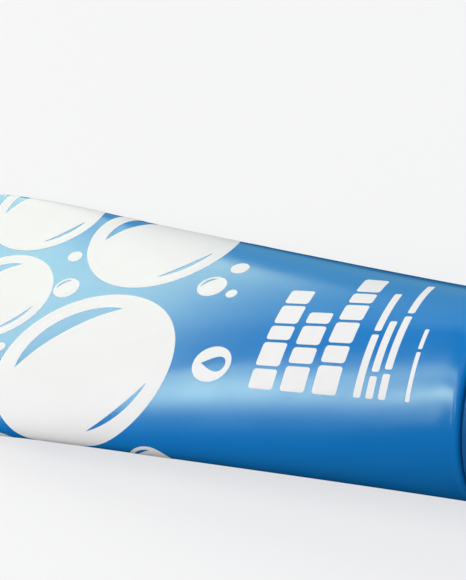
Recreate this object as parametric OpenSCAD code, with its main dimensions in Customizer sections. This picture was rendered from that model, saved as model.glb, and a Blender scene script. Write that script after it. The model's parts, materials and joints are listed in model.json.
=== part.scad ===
// Squeezable shaving cream tube with a round screw-on flip-top cap.
// The tube lies on its back, flat tail towards -X and cap towards +X.
// Each piece is drawn upright about its own axis (z up towards the cap, zero at
// the shoulder edge, y across the tail) and place() lays it down.

/* [Sleeve] */
// Outer diameter of the sleeve at its round end
tube_d = 50; // [46:1:54]
// Length from the shoulder edge to the end of the flat tail
tube_len = 157; // [146:1:170]
// Thickness of the sleeve wall
wall = 0.5; // [0.4:0.1:0.6]
// Soft radius where the sleeve turns over the shoulder
edge_r = 2; // [1.8:0.2:3]
// Round length behind the shoulder before the sleeve starts to flatten
round_len = 4; // [4:0.5:6]
// Length of the welded band at the tail
crimp_len = 6; // [5:0.5:8]
// Thickness of the welded band
crimp_t = 1.3; // [1.2:0.1:1.6]
// Number of pressed ridges across the welded band
crimp_ridges = 5; // [3:1:6]
// Depth of each pressed ridge
ridge_depth = 0.15; // [0.1:0.05:0.2]

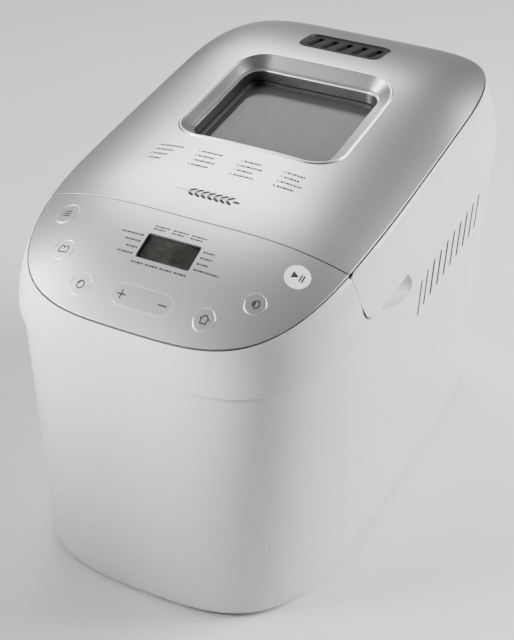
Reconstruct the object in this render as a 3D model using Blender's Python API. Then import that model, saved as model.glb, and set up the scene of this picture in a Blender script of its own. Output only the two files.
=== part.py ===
"""Bread machine with a hinged lid, a lift-out pan, two kneading paddles and a belt drive.

Metres, +Z up, the control panel faces -Y. The origin is on the surface that the machine stands on,
under the middle of its box.
"""

import math

import bmesh
import bpy
import numpy as np
from mathutils import Matrix, Vector

# Driving dimensions of the casing
RIM_HALF = 0.1245          # half width of the silver top at its rim
FRONT = -0.2120            # front of the rim
MIDDLE = 0.0911            # where the front curve of the rim meets its rear curve
RIM_REAR = 0.2003          # rear of the rim
FRONT_POWERS = (3.48, 5.68)
REAR_POWERS = (6.0, 2.3)
BAND_OFFSET = 0.0126       # how far the white band swells outside the rim
FRONT_SHARE = 0.05         # share of that swelling at the very front
CROWN = 0.0208             # rise of the top above its rim
CROWN_POWER = 0.8
CROWN_BLEND = 0.060        # half length over which the front curve's power turns into the rear one's
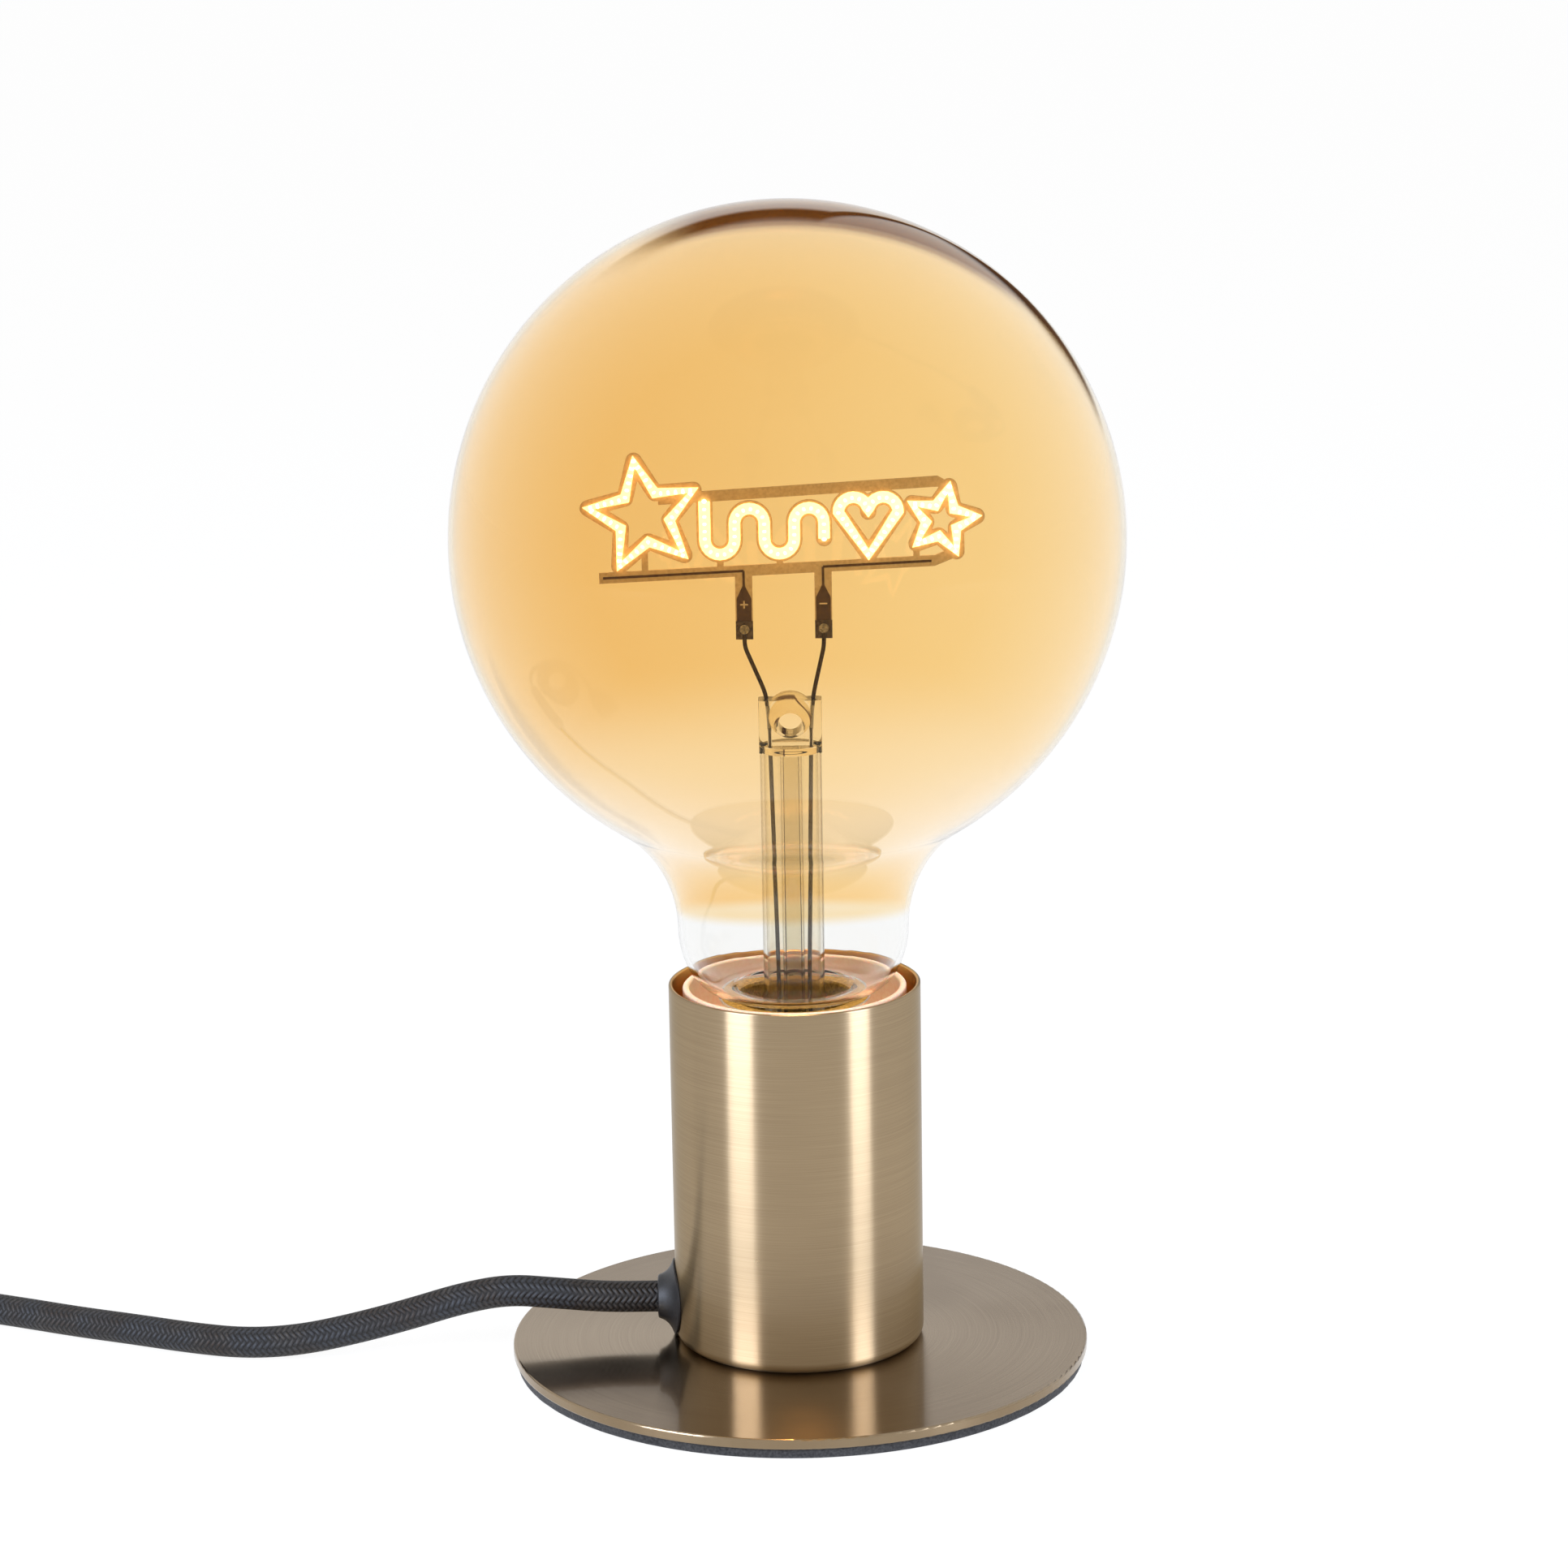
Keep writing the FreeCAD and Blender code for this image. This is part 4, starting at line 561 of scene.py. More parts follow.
#####
* Written instruction *
Extract the span of lines that starts with the line containing "Reconstruct the object" and ends with the line containing "import math". Keep it exact and add nothing.

* Reply to the exercise *
Reconstruct the object in this render as a 3D model using Blender's Python API. Then import that model, saved as model.glb, and set up the scene of this picture in a Blender script of its own. Output only the two files.
=== part.py ===
"""Bread machine with a hinged lid, a lift-out pan, two kneading paddles and a belt drive.

Metres, +Z up, the control panel faces -Y. The origin is on the surface that the machine stands on,
under the middle of its box.
"""

import math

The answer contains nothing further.